▶ [RECORDED DATA]
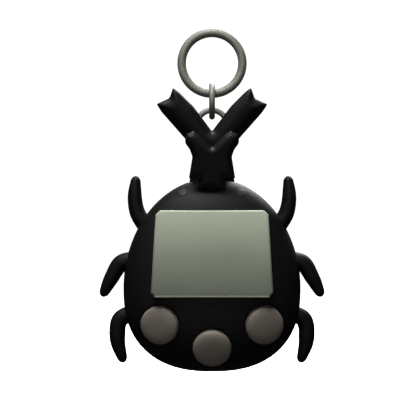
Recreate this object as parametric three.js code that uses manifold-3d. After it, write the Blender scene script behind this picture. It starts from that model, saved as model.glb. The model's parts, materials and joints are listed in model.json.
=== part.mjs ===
// A pocket virtual pet on a key ring, in a case shaped like a rhinoceros beetle.
//
// Millimetres. +Z is up, the screen faces -Y and +X is on the right of someone who reads the screen.
// The origin is the point that the whole thing hangs from: the top of the inside of the key ring.

import * as THREE from 'three';
import { mergeVertices } from 'three/addons/utils/BufferGeometryUtils.js';
import Module from 'manifold-3d';

// ---- driving dimensions ----

const GAP = 0.3;                       // between a piece and the opening that it sits in

// Rings: radius to the middle of the wire, and radius of the wire
const KEY_RING = { mean: 8.2, wire: 1.175 };
const LINK = { mean: 4.15, wire: 0.8 };
const WIRE_PLAY = 0.12;                // between two wires that hang in each other

// Case: an egg, an ellipse above its widest line and a squarer curve below it
const CASE = { halfWidth: 24, above: 30, below: 22.3, lowerPower: 2.4, domePower: 2.3 };
const CASE_Z = -68.04;                 // the widest line
const CASE_FRONT = 10.5;               // dome in front of the seam
const CASE_REAR = 9.4;                 // dome behind the seam, before its flat is cut
const REAR_FLAT = 7.6;                 // the flat back, behind the seam
const SEAM_Y = 1.2;                    // where the two shells meet
const SEAM_GAP = 0.15;
const WALL = 1.4;

// Screen: a tilted plate, wider at its lower edge
const SCREEN = { y: -9.4, z: -58.2, tilt: 8, halfHeight: 11.65, halfTop: 14.9, halfBottom: 16.05 };
const LENS = { thick: 1.3, bevel: 0.5, corner: 1.2 };
const SEAT_WALL = 1.2;                 // case wall under the lens
const SEAT_INSET = 0.45;               // how far the seat under the lens stays inside its outline
const VIEW = { halfWidth: 12, halfHeight: 8.8 };
const LCD = { halfWidth: 12.7, halfHeight: 9.6, thick: 1.6 };
const LCD_FRAME = { halfWidth: 13.1, halfHeight: 10, openWidth: 11.6, openHeight: 8.6, thick: 1.1 };

// Buttons: domed caps square to the case, kept in by a flange
const BUTTON = { radius: 5.1, flange: 5.8, proud: 0.55, dome: 1.15, flangeTop: -2.8, flangeThick: 0.6 };
const BUTTON_PLACES = { left: [-13.9, -77.1], middle: [0, -83.2], right: [13.9, -77.1] };
const KEYPAD = { domeRoot: 3.4, domeTop: 2.2, lip: 0.4, dome: 1.0, web: 0.4 };

// Horns, drawn as half outlines (x, z) from the middle outwards
const HORN = { thick: 4.6, lean: 0.268, middleY: -4.2, atZ: -28.3, bevel: 0.8 };
const FRONT_HORN = { thick: 3.0, lean: 0.268, middleY: -8.3, atZ: -28.3, bevel: 0.7 };
const HORN_PEGS = { z: [-31.9, -34.2], radius: 0.9, rootY: -7, tipY: -2.0 };

// Neck of the big horn: it bends back and stands upright in a slot behind the top edge of the front shell
const NECK = { bendTop: -30.5, upright: -38.2, end: -43.4, y: 1.9, thick: 4.2, half: 6.1, slotTop: -36 };
const NECK_WIDTHS = [[-29, 6.5], [-30.5, 5.93], [-31.7, 5.48], [-33, 5.0], [-34.2, 5.24], [-35.3, 5.46],
  [-36.3, 5.66], [-37.3, 5.86], [-38.2, 6.06], [-38.4, NECK.half], [NECK.end, NECK.half]];
const NECK_FLANGE = { half: 7.6, y: [-0.9, 3.2], z: [-43.7, -42.2] };
const TAB = { half: 3.6, end: -41.1 };                     // foot of the front horn, lying on the case
const LUG = { radius: 2.7, hole: 1.45, halfWidth: 1.1, drop: 0.35, rootY: -3.4, rootHalf: 2.3 };

// Legs: middle line (x, z) of the left-hand one, and radius at the root, the knee and the tip
const LEGS = {
  front: { line: [[-18.3, -50.5], [-20.1, -47.6], [-20.9, -43.6], [-20.6, -37.4]], radii: [2.3, 2.0, 1.1] },
  middle: { line: [[-21.0, -60.3], [-24.6, -61.1], [-27.2, -65.0], [-29.8, -70.1]], radii: [2.6, 2.1, 1.1] },
  rear: { line: [[-21.2, -74.4], [-24.9, -76.3], [-25.6, -81.6], [-23.9, -88.0]], radii: [2.35, 2.2, 1.1] },
};

const TIP_BLUNT = 0.35;                // share of the tip's radius that its very end keeps

// Electronics
const BOARD = { y: -0.5, thick: 1.0, halfWidth: 19, above: 22.5, below: 18.3 };
const BATTERY = { radius: 10, thick: 3.2, y: 3.2, z: -62 };
const CUP = { inner: 10.5, outer: 13.4, floor: 1.9, floorThick: 0.8 };
const CUP_TAB = { half: 4.9, z: [-81.3, -72] };            // block of the cup that the door's screw goes into
const COVER = { radius: 12.2, thick: 1.6, tabHalf: 3.6, tabEnd: -79.9, tabCorner: 1.5, screwZ: -77.3 };
const COVER_SCREW = { head: 1.7, headThick: 0.8, shank: 0.8, sunk: 0.85, tip: 3.6, hole: 1.1 };
const CASE_SCREWS = [[-11, -45.5], [11, -45.5], [-8.2, -87], [8.2, -87]];
const SCREW = { head: 1.9, headThick: 1.2, shank: 0.9, seat: 3.3, tip: -2.2 };
const POST = { front: 2.0, rear: 3.0, well: 2.2, hole: 1.2, boardRoom: 2.4 };
const CROSS = { arm: 0.62, half: 0.25, deep: 0.5 };        // in a screw's head; arm is a share of its radius
const NEGATIVE_CONTACT = { half: 6, y: [2.75, 3.05], halfHeight: 1.5, leg: 0.6 };
const POSITIVE_CONTACT = { x: [10.15, 10.45], y: [0.6, 6.3], halfHeight: 2.2 };
const EYE = { x: 7.95, z: -42, radius: 1.25 };
const RESET = { x: 9.5, z: -80, rod: 1.2, collar: 1.9, collarY: [5.6, 6.4], hole: 1.5, switch: 2 };
const BUZZER = { x: -13.5, z: -79, radius: 4.2, thick: 1.7, hole: 0.6, holePitch: 2.2 };
const CHIP = { x: 4, z: -55, height: 1.08 };
const CRYSTAL = { x: -16, z: -59.5, radius: 1, length: 6 };
const CAPACITOR = { x: 16, z: -59.5, radius: 1.4, length: 5 };
const ZEBRA = { half: 11, y: -5.3, z: [-66.2, -64.4] };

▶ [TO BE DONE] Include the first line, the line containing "const GAP = 0.3;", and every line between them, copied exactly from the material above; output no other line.

▶ [THE COMPLETED TASK]
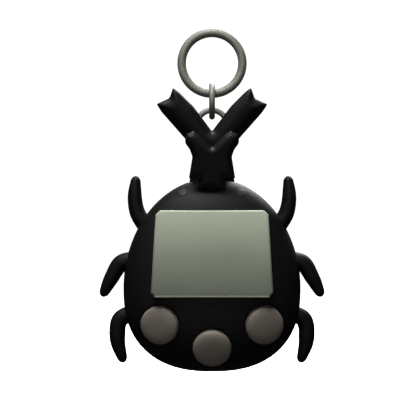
Recreate this object as parametric three.js code that uses manifold-3d. After it, write the Blender scene script behind this picture. It starts from that model, saved as model.glb. The model's parts, materials and joints are listed in model.json.
=== part.mjs ===
// A pocket virtual pet on a key ring, in a case shaped like a rhinoceros beetle.
//
// Millimetres. +Z is up, the screen faces -Y and +X is on the right of someone who reads the screen.
// The origin is the point that the whole thing hangs from: the top of the inside of the key ring.

import * as THREE from 'three';
import { mergeVertices } from 'three/addons/utils/BufferGeometryUtils.js';
import Module from 'manifold-3d';

// ---- driving dimensions ----

const GAP = 0.3;                       // between a piece and the opening that it sits in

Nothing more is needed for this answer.